Le projet de budget 2025-2026 devra également s’aligner sur les priorités stratégiques définies dans l’accord du 3 avril 2024, notamment la sécurité publique, les réformes constitutionnelles et l’organisation des élections. Ces chantiers sont jugés essentiels pour la réorganisation de la société, le redressement économique et la sécurité alimentaire entres autres.
Selon les données disponibles au 30 juin 2025, le taux global d’exécution des dépenses publiques reste faible, à seulement 54,3 %. Le budget d’investissement affiche un taux d’exécution particulièrement bas de 36 %, bien en deçà des attentes. Sur une enveloppe de 36 milliards de gourdes prévue par le Trésor public, seulement 7 milliards ont été mobilisés, soit un taux d’exécution de 18,7 %. L’analyse sectorielle révèle que cette faiblesse touche l’ensemble des ministères et institutions décentralisées, illustrant des contraintes budgétaires structurelles persistantes.
Sur le plan commercial, les déséquilibres se creusent. Les importations ont augmenté de 14 % entre 2024 et 2025, tandis que les exportations stagnent. Le déficit commercial devrait atteindre 4,2 milliards de dollars américains cette année, principalement en raison de la hausse des achats de produits alimentaires, de carburants et de matériaux de construction.
La gourde haïtienne poursuit sa dépréciation face au dollar américain. La Banque de la République d’Haïti (BRH) a tenté de stabiliser le taux de change par l’injection de devises étrangères et le relèvement des taux d’intérêt directeurs. Toutefois, ces mesures n’ont pas permis de contenir l’inflation, qui demeure élevée en raison des contraintes du côté de l’offre et de l’insécurité généralisée.
Le cadrage macroéconomique du budget 2025-2026 repose sur des prévisions prudentes comme une croissance réelle du PIB estimée à +0,3 %, une inflation de fin de période projetée à 23,4 %, une pression fiscale stabilisée à 4,4 %, avec un objectif de retour à 5 % dès l’exercice 2026-2027.
L’avis de l’économiste Kesner Pharel
Interrogé sur le projet de loi de finances, l’économiste Kesner Pharel souligne que le budget rectificatif 2025-2026 n’a pas encore été publié, rendant toute analyse approfondie prématurée.

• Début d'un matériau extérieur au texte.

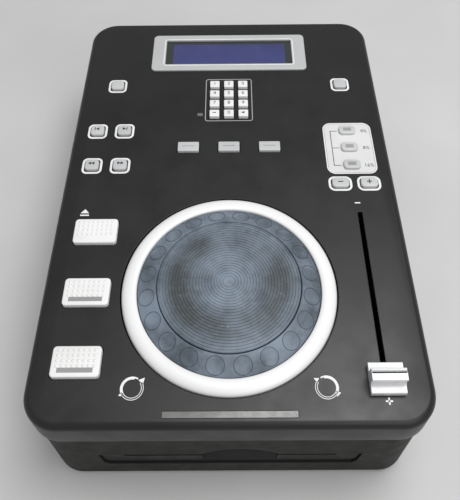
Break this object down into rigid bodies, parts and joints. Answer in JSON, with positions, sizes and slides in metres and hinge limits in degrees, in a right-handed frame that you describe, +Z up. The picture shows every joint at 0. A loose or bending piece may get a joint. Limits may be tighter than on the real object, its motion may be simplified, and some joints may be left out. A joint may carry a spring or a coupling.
{
  "type": "tabletop dj cd player",
  "caption": "Tabletop disc player with a front disc slot, a dimpled jog wheel, transport keys, a number keypad, a display window and a long pitch fader on a moulded cover",
  "frame": {"origin": "centre of the overall bounding box in plan, at the underside of the rubber feet", "axes": "+X to the user's right, +Y from the front with the disc slot to the back with the connectors, +Z up"},
  "size_m": [0.2222, 0.3238, 0.1052],
  "materials": {
    "charcoal_plastic": "fine satin texture",
    "grey_case_paint": "semi-matt warm grey paint",
    "black_rubber": "matt",
    "bright_steel": "bright zinc",
    "drive_steel": "dull pressed sheet",
    "silver_plastic": "silver lacquer",
    "clear_window": "clear, lightly smoked",
    "display_blue": "unlit deep blue",
    "light_pipe": "frosted",
    "jog_silver": "satin silver lacquer",
    "blue_grey_rubber": "satin, worn darker where fingers rest",
    "bush_brass": "turned",
    "black_plastic": "satin",
    "board_green": "solder mask",
    "white_key_plastic": "satin",
    "grey_key_plastic": "satin"
  },
  "bodies": {
    "chassis": {"top_cover": "charcoal_plastic", "bottom_case": "grey_case_paint", "rubber_feet": "black_rubber", "case_screws": "bright_steel", "display_bezel": "silver_plastic", "display_window": "clear_window", "lcd_module": "display_blue", "disc_light_bar": "light_pipe", "memory_light": "light_pipe", "jog_bearing": "bush_brass", "fader_body": "bright_steel", "control_board": "board_green", "push_switches": "black_plastic", "main_board": "board_green", "power_board": "board_green", "rear_jacks": "black_plastic", "power_inlet": "black_plastic", "drive_bezel": "black_plastic", "drive_deck": "drive_steel", "drive_top_plate": "drive_steel", "guide_rods": "bright_steel"},
    "jog": {"jog_wheel": "jog_silver", "jog_pad": "blue_grey_rubber", "jog_shaft": "bright_steel", "encoder_disc": "black_plastic"},
    "fader": {"fader_cap": "silver_plastic", "fader_carriage": "black_plastic"},
    "rocker": {"power_rocker": "black_plastic"},
    "roller": {"loading_roller": "black_rubber"},
    "disc_table": {"turntable": "black_plastic"},
    "pickup": {"pickup_sled": "black_plastic"},
    "key_1": {"key_1": "white_key_plastic"},
    "key_2": {"key_2": "white_key_plastic"},
    "key_3": {"key_3": "white_key_plastic"},
    "key_4": {"key_4": "white_key_plastic"},
    "key_5": {"key_5": "white_key_plastic"},
    "key_6": {"key_6": "white_key_plastic"},
    "key_7": {"key_7": "white_key_plastic"},
    "key_8": {"key_8": "white_key_plastic"},
    "key_9": {"key_9": "white_key_plastic"},
    "key_memory": {"key_memory": "white_key_plastic"},
    "key_0": {"key_0": "white_key_plastic"},
    "key_recall": {"key_recall": "white_key_plastic"},
    "single_key": {"single_key": "grey_key_plastic"},
    "time_key": {"time_key": "grey_key_plastic"},
    "skip_back_key": {"skip_back_key": "grey_key_plastic"},
    "skip_forward_key": {"skip_forward_key": "grey_key_plastic"},
    "search_back_key": {"search_back_key": "grey_key_plastic"},
    "search_forward_key": {"search_forward_key": "grey_key_plastic"},
    "loop_in_key": {"loop_in_key": "white_key_plastic"},
    "loop_out_key": {"loop_out_key": "white_key_plastic"},
    "reloop_key": {"reloop_key": "white_key_plastic"},
    "range_4_key": {"range_4_key": "grey_key_plastic"},
    "range_8_key": {"range_8_key": "grey_key_plastic"},
    "range_16_key": {"range_16_key": "grey_key_plastic"},
    "bend_down_key": {"bend_down_key": "grey_key_plastic"},
    "bend_up_key": {"bend_up_key": "grey_key_plastic"},
    "stop_key": {"stop_key": "white_key_plastic"},
    "cue_key": {"cue_key": "white_key_plastic"},
    "play_key": {"play_key": "white_key_plastic"}
  },
  "joints": [
    {"name": "key_1_press", "type": "slide", "parent": "chassis", "child": "key_1", "axis": [0, 0, -1], "range_m": [0, 0.0005], "stiffness_N_per_m": 700, "springref_m": -0.0005},
    {"name": "key_2_press", "type": "slide", "parent": "chassis", "child": "key_2", "axis": [0, 0, -1], "range_m": [0, 0.0005], "stiffness_N_per_m": 700, "springref_m": -0.0005},
    {"name": "key_3_press", "type": "slide", "parent": "chassis", "child": "key_3", "axis": [0, 0, -1], "range_m": [0, 0.0005], "stiffness_N_per_m": 700, "springref_m": -0.0005},
    {"name": "key_4_press", "type": "slide", "parent": "chassis", "child": "key_4", "axis": [0, 0, -1], "range_m": [0, 0.0005], "stiffness_N_per_m": 700, "springref_m": -0.0005},
    {"name": "key_5_press", "type": "slide", "parent": "chassis", "child": "key_5", "axis": [0, 0, -1], "range_m": [0, 0.0005], "stiffness_N_per_m": 700, "springref_m": -0.0005},
    {"name": "key_6_press", "type": "slide", "parent": "chassis", "child": "key_6", "axis": [0, 0, -1], "range_m": [0, 0.0005], "stiffness_N_per_m": 700, "springref_m": -0.0005},
    {"name": "key_7_press", "type": "slide", "parent": "chassis", "child": "key_7", "axis": [0, 0, -1], "range_m": [0, 0.0005], "stiffness_N_per_m": 700, "springref_m": -0.0005},
    {"name": "key_8_press", "type": "slide", "parent": "chassis", "child": "key_8", "axis": [0, 0, -1], "range_m": [0, 0.0005], "stiffness_N_per_m": 700, "springref_m": -0.0005},
    {"name": "key_9_press", "type": "slide", "parent": "chassis", "child": "key_9", "axis": [0, 0, -1], "range_m": [0, 0.0005], "stiffness_N_per_m": 700, "springref_m": -0.0005},
    {"name": "key_memory_press", "type": "slide", "parent": "chassis", "child": "key_memory", "axis": [0, 0, -1], "range_m": [0, 0.0005], "stiffness_N_per_m": 700, "springref_m": -0.0005},
    {"name": "key_0_press", "type": "slide", "parent": "chassis", "child": "key_0", "axis": [0, 0, -1], "range_m": [0, 0.0005], "stiffness_N_per_m": 700, "springref_m": -0.0005},
    {"name": "key_recall_press", "type": "slide", "parent": "chassis", "child": "key_recall", "axis": [0, 0, -1], "range_m": [0, 0.0005], "stiffness_N_per_m": 700, "springref_m": -0.0005},
    {"name": "single_key_press", "type": "slide", "parent": "chassis", "child": "single_key", "axis": [0, 0, -1], "range_m": [0, 0.0005], "stiffness_N_per_m": 700, "springref_m": -0.0005},
    {"name": "time_key_press", "type": "slide", "parent": "chassis", "child": "time_key", "axis": [0, 0, -1], "range_m": [0, 0.0005], "stiffness_N_per_m": 700, "springref_m": -0.0005},
    {"name": "skip_back_key_press", "type": "slide", "parent": "chassis", "child": "skip_back_key", "axis": [0, 0, -1], "range_m": [0, 0.0005], "stiffness_N_per_m": 700, "springref_m": -0.0005},
    {"name": "skip_forward_key_press", "type": "slide", "parent": "chassis", "child": "skip_forward_key", "axis": [0, 0, -1], "range_m": [0, 0.0005], "stiffness_N_per_m": 700, "springref_m": -0.0005},
    {"name": "search_back_key_press", "type": "slide", "parent": "chassis", "child": "search_back_key", "axis": [0, 0, -1], "range_m": [0, 0.0005], "stiffness_N_per_m": 700, "springref_m": -0.0005},
    {"name": "search_forward_key_press", "type": "slide", "parent": "chassis", "child": "search_forward_key", "axis": [0, 0, -1], "range_m": [0, 0.0005], "stiffness_N_per_m": 700, "springref_m": -0.0005},
    {"name": "loop_in_key_press", "type": "slide", "parent": "chassis", "child": "loop_in_key", "axis": [0, 0, -1], "range_m": [0, 0.0005], "stiffness_N_per_m": 700, "springref_m": -0.0005},
    {"name": "loop_out_key_press", "type": "slide", "parent": "chassis", "child": "loop_out_key", "axis": [0, 0, -1], "range_m": [0, 0.0005], "stiffness_N_per_m": 700, "springref_m": -0.0005},
    {"name": "reloop_key_press", "type": "slide", "parent": "chassis", "child": "reloop_key", "axis": [0, 0, -1], "range_m": [0, 0.0005], "stiffness_N_per_m": 700, "springref_m": -0.0005},
    {"name": "range_4_key_press", "type": "slide", "parent": "chassis", "child": "range_4_key", "axis": [0, 0, -1], "range_m": [0, 0.0005], "stiffness_N_per_m": 700, "springref_m": -0.0005},
    {"name": "range_8_key_press", "type": "slide", "parent": "chassis", "child": "range_8_key", "axis": [0, 0, -1], "range_m": [0, 0.0005], "stiffness_N_per_m": 700, "springref_m": -0.0005},
    {"name": "range_16_key_press", "type": "slide", "parent": "chassis", "child": "range_16_key", "axis": [0, 0, -1], "range_m": [0, 0.0005], "stiffness_N_per_m": 700, "springref_m": -0.0005},
    {"name": "bend_down_key_press", "type": "slide", "parent": "chassis", "child": "bend_down_key", "axis": [0, 0, -1], "range_m": [0, 0.0005], "stiffness_N_per_m": 700, "springref_m": -0.0005},
    {"name": "bend_up_key_press", "type": "slide", "parent": "chassis", "child": "bend_up_key", "axis": [0, 0, -1], "range_m": [0, 0.0005], "stiffness_N_per_m": 700, "springref_m": -0.0005},
    {"name": "stop_key_press", "type": "slide", "parent": "chassis", "child": "stop_key", "axis": [0, 0, -1], "range_m": [0, 0.0008], "stiffness_N_per_m": 900, "springref_m": -0.0005},
    {"name": "cue_key_press", "type": "slide", "parent": "chassis", "child": "cue_key", "axis": [0, 0, -1], "range_m": [0, 0.0008], "stiffness_N_per_m": 900, "springref_m": -0.0005},
    {"name": "play_key_press", "type": "slide", "parent": "chassis", "child": "play_key", "axis": [0, 0, -1], "range_m": [0, 0.0008], "stiffness_N_per_m": 900, "springref_m": -0.0005},
    {"name": "jog_turn", "type": "hinge", "parent": "chassis", "child": "jog", "pos_m": [0, -0.082, 0.0936], "axis": [0, 0, 1], "continuous": true},
    {"name": "pitch_fader_slide", "type": "slide", "parent": "chassis", "child": "fader", "axis": [0, 1, 0], "range_m": [0, 0.1]},
    {"name": "power_rocker_tilt", "type": "hinge", "parent": "chassis", "child": "rocker", "pos_m": [0.0495, 0.15518, 0.029], "axis": [-1, 0, 0], "range_deg": [0, 20]},
    {"name": "loading_roller_turn", "type": "hinge", "parent": "chassis", "child": "roller", "pos_m": [0, -0.1467, 0.0306], "axis": [1, 0, 0], "continuous": true},
    {"name": "disc_table_turn", "type": "hinge", "parent": "chassis", "child": "disc_table", "pos_m": [0, -0.0817, 0.0333], "axis": [0, 0, 1], "continuous": true},
    {"name": "pickup_slide", "type": "slide", "parent": "chassis", "child": "pickup", "axis": [0, 1, 0], "range_m": [0, 0.034]}
  ]
}
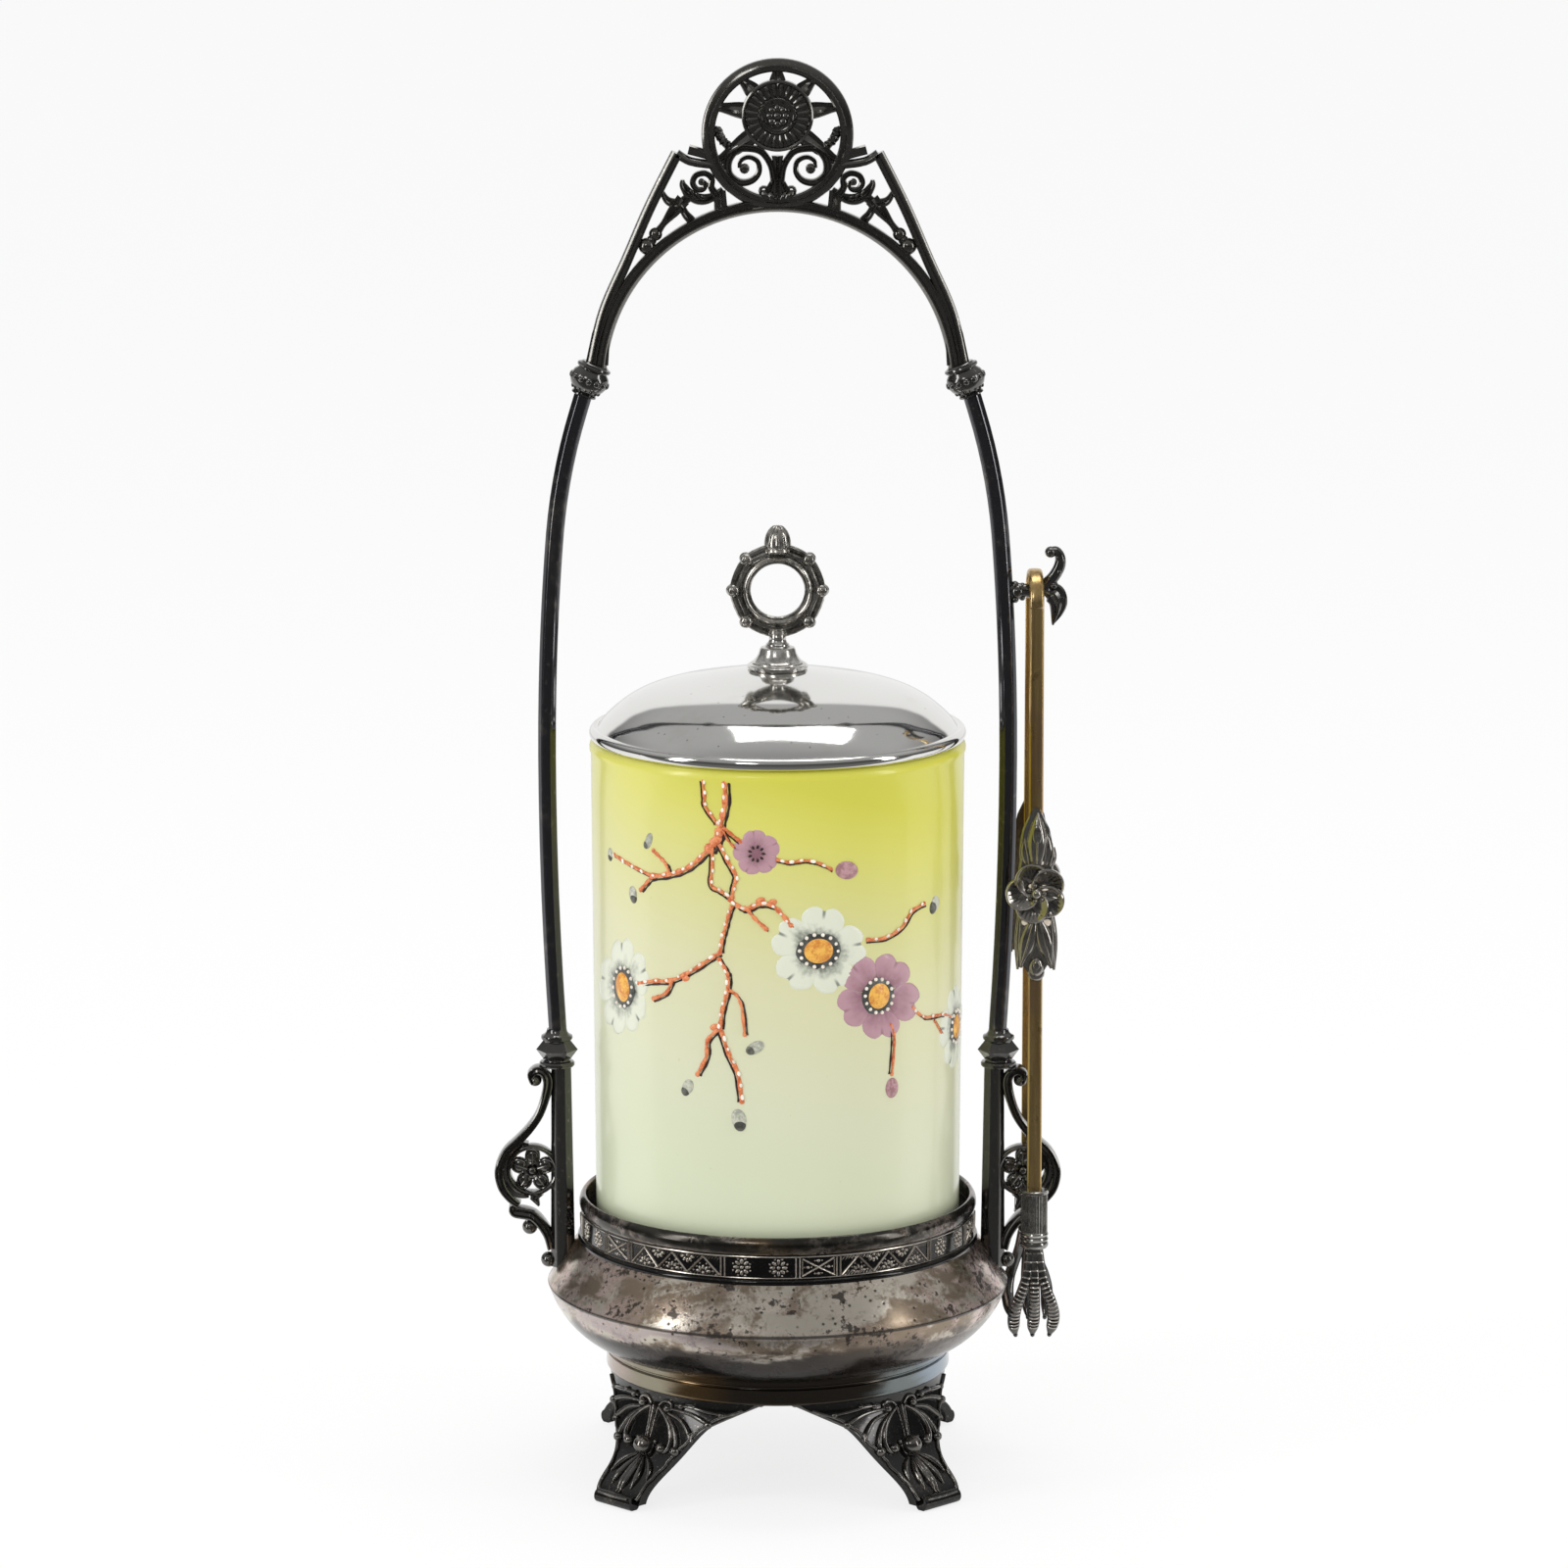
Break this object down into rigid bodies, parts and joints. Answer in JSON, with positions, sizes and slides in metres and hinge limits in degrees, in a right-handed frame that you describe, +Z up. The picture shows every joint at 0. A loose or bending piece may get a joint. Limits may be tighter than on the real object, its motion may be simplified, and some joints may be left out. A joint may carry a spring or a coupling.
{
  "type": "pickle castor",
  "caption": "Footed silver-plated stand with a tall arched handle, a lidded opal glass jar and hanging claw tongs.",
  "frame": {"origin": "on the floor under the jar's axis", "axes": "+Z up, -Y towards the front of the stand, +X towards the side with the tongs"},
  "size_m": [0.1274, 0.1032, 0.3166],
  "materials": {
    "dark_silver": "dark tarnished silver plate with worn bright edges",
    "base_silver": "mottled tarnished silver plate",
    "bright_silver": "polished silver plate with a light haze",
    "grey_silver": "grey silver plate",
    "brass_strip": "worn golden-brown brass",
    "opal_glass": "satin opal glass, yellow at the mouth and pale green below, with painted enamel sprays"
  },
  "bodies": {
    "frame": {"foot_front_right": "dark_silver", "foot_front_left": "dark_silver", "foot_back_right": "dark_silver", "foot_back_left": "dark_silver", "post_right": "dark_silver", "post_left": "dark_silver", "collar_right": "dark_silver", "collar_left": "dark_silver", "side_rod_right": "dark_silver", "side_rod_left": "dark_silver", "knop_right": "dark_silver", "knop_left": "dark_silver", "handle_crest": "dark_silver", "scroll_bracket_right": "dark_silver", "scroll_bracket_left": "dark_silver", "tongs_hook": "dark_silver", "foot_ring": "base_silver", "base_bowl": "base_silver", "gallery_band": "base_silver", "gallery_rim": "base_silver", "base_floor": "base_silver"},
    "jar": {"jar": "opal_glass"},
    "lid": {"lid_dome": "bright_silver", "lid_collar": "bright_silver", "finial_foot": "grey_silver", "finial_nut": "grey_silver", "finial_ring": "grey_silver"},
    "tongs": {"tongs_bow": "brass_strip"},
    "tongs_front_arm": {"tongs_arm_front": "brass_strip", "tongs_ferrule_front": "grey_silver", "tongs_claw_front": "dark_silver", "tongs_flower_front": "dark_silver"},
    "tongs_back_arm": {"tongs_arm_back": "brass_strip", "tongs_ferrule_back": "grey_silver", "tongs_claw_back": "dark_silver", "tongs_flower_back": "dark_silver"}
  },
  "joints": [
    {"name": "jar_lift", "type": "slide", "parent": "frame", "child": "jar", "axis": [0, 0, 1], "range_m": [0, 0.032]},
    {"name": "lid_lift", "type": "slide", "parent": "jar", "child": "lid", "axis": [0, 0, 1], "range_m": [0, 0.034]},
    {"name": "tongs_lift", "type": "slide", "parent": "frame", "child": "tongs", "axis": [0, 0, 1], "range_m": [0, 0.2]},
    {"name": "front_arm_squeeze", "type": "hinge", "parent": "tongs", "child": "tongs_front_arm", "pos_m": [0.05704, -0.007, 0.1965], "axis": [0.9994, 0.0349, 0], "range_deg": [0, 2], "stiffness_Nm_per_rad": 1.5},
    {"name": "back_arm_squeeze", "type": "hinge", "parent": "tongs", "child": "tongs_back_arm", "pos_m": [0.05656, 0.007, 0.1965], "axis": [0.9994, 0.0349, 0], "range_deg": [-2, 0], "stiffness_Nm_per_rad": 1.5}
  ],
  "couplings": [
    {"joint": "back_arm_squeeze", "follows": "front_arm_squeeze", "ratio": -1}
  ]
}
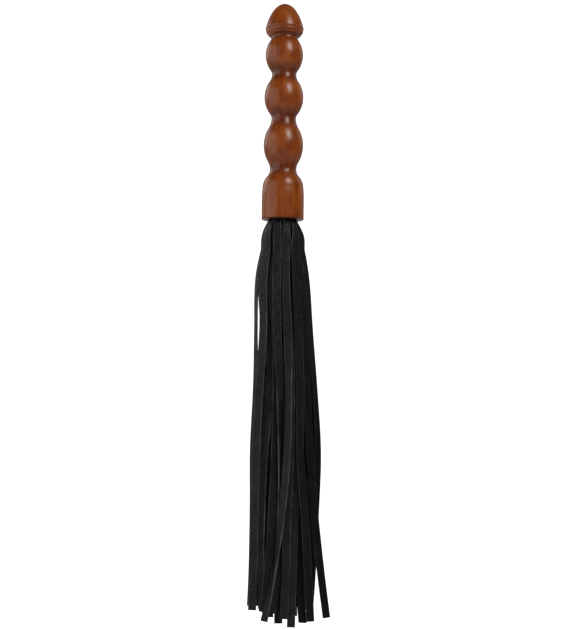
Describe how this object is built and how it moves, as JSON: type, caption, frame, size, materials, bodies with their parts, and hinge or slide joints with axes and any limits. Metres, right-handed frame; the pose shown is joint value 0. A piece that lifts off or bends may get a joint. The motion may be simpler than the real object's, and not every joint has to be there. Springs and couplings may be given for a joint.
{
  "type": "many-tailed leather whisk",
  "caption": "Turned wooden grip of rounded beads with an acorn finial and a bell ferrule, from whose socket a long hanging bundle of flat leather falls fans out.",
  "frame": {"origin": "on the axis of the grip, inside its middle bead, 0.7 mm above the crest of that bead", "axes": "Z along the grip's axis, up to the finial, with the falls hanging to -Z; front is -Y; X to the right seen from the front"},
  "size_m": [0.0832, 0.0459, 0.6196],
  "materials": {
    "wood": "turned hardwood, red-brown stain under satin lacquer",
    "core_wood": "plain sanded hardwood dowel",
    "leather": "black dyed, fine pebble grain on one side, flesh side duller and cooler",
    "waxed_cord": "waxed whipping cord",
    "resin": "set amber adhesive"
  },
  "bodies": {
    "grip": {"handle": "wood", "core_dowel": "core_wood", "fall_band": "leather", "whipping": "waxed_cord", "glue_bed": "resin", "fall_roots": "leather"},
    "tail": {"fall_11": "leather", "fall_12": "leather", "fall_13": "leather", "fall_14": "leather", "fall_15": "leather", "fall_16": "leather", "fall_17": "leather", "fall_18": "leather", "fall_19": "leather", "fall_20": "leather", "fall_21": "leather", "fall_22": "leather", "fall_23": "leather", "fall_24": "leather", "fall_25": "leather", "fall_26": "leather", "fall_27": "leather", "fall_28": "leather", "fall_29": "leather", "fall_30": "leather"},
    "fall_01": {"fall_01": "leather"},
    "fall_02": {"fall_02": "leather"},
    "fall_03": {"fall_03": "leather"},
    "fall_04": {"fall_04": "leather"},
    "fall_05": {"fall_05": "leather"},
    "fall_06": {"fall_06": "leather"},
    "fall_07": {"fall_07": "leather"},
    "fall_08": {"fall_08": "leather"},
    "fall_09": {"fall_09": "leather"},
    "fall_10": {"fall_10": "leather"}
  },
  "joints": [
    {"name": "tail_swing", "type": "hinge", "parent": "grip", "child": "tail", "pos_m": [0, 0, -0.123], "axis": [0, 1, 0], "range_deg": [-75, 75], "deforming": ["fall_roots"]},
    {"name": "fall_01_lift", "type": "hinge", "parent": "tail", "child": "fall_01", "pos_m": [0.0036, -0.0162, -0.1536], "axis": [-0.9986, -0.0523, 0], "range_deg": [0, 50]},
    {"name": "fall_02_lift", "type": "hinge", "parent": "tail", "child": "fall_02", "pos_m": [-0.0049, -0.016, -0.1536], "axis": [-0.9945, 0.1045, 0], "range_deg": [0, 50]},
    {"name": "fall_03_lift", "type": "hinge", "parent": "tail", "child": "fall_03", "pos_m": [-0.0154, -0.0133, -0.1536], "axis": [-0.8829, 0.4695, 0], "range_deg": [0, 50]},
    {"name": "fall_04_lift", "type": "hinge", "parent": "tail", "child": "fall_04", "pos_m": [-0.0204, -0.001, -0.1536], "axis": [-0.2419, 0.9703, 0], "range_deg": [0, 50]},
    {"name": "fall_05_lift", "type": "hinge", "parent": "tail", "child": "fall_05", "pos_m": [0.0122, -0.0142, -0.1536], "axis": [-0.866, -0.5, 0], "range_deg": [0, 50]},
    {"name": "fall_06_lift", "type": "hinge", "parent": "tail", "child": "fall_06", "pos_m": [0.0204, 0.001, -0.1536], "axis": [-0.5, -0.866, 0], "range_deg": [0, 50]},
    {"name": "fall_07_lift", "type": "hinge", "parent": "tail", "child": "fall_07", "pos_m": [0.0155, 0.0105, -0.1536], "axis": [0.6428, -0.766, 0], "range_deg": [0, 50]},
    {"name": "fall_08_lift", "type": "hinge", "parent": "tail", "child": "fall_08", "pos_m": [0.006, 0.0165, -0.1536], "axis": [0.9397, -0.342, 0], "range_deg": [0, 50]},
    {"name": "fall_09_lift", "type": "hinge", "parent": "tail", "child": "fall_09", "pos_m": [-0.006, 0.0165, -0.1536], "axis": [0.9397, 0.342, 0], "range_deg": [0, 50]},
    {"name": "fall_10_lift", "type": "hinge", "parent": "tail", "child": "fall_10", "pos_m": [-0.015, 0.0105, -0.1536], "axis": [0.6157, 0.788, 0], "range_deg": [0, 50]}
  ],
  "couplings": [
    {"joint": "fall_02_lift", "follows": "fall_01_lift", "ratio": 1}
  ]
}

Ce document n’a pas encore rendu public par le gouvernement malgré cela était prévue pour ce 1er octobre.
Selon l’economiste, la fiscalité constitue un pilier fondamental du budget de la République, permettant à l’État de collecter des recettes auprès de la population pour financer ses dépenses annuelles. Il rappelle que l’exercice fiscal s’étend du 1er octobre au 30 septembre, et que les priorités du gouvernement doivent s’inscrire dans ce cadre temporel.
Kesner Pharel note également que la lettre de cadrage met l’accent sur les crises sociales, notamment la situation des déplacés internes, la sécurité, et le financement des forces de l’ordre. Il estime qu’il ne faut pas s’attendre à de grands bouleversements par rapport au budget précédent, qui avait déjà montré des faiblesses notables. En effet, selon lui, une part importante des ressources avait été allouée au fonctionnement de l’État, tandis que seulement 24 % des projets d’investissement avaient été exécutés.
À l’heure de la rédaction de cet article, le budget rectificatif 2025-2026 n’a toujours pas été rendu public, malgré les annonces du gouvernement. Une publication rapide de ce document serait essentielle pour permettre une lecture critique et éclairée des choix budgétaires à venir.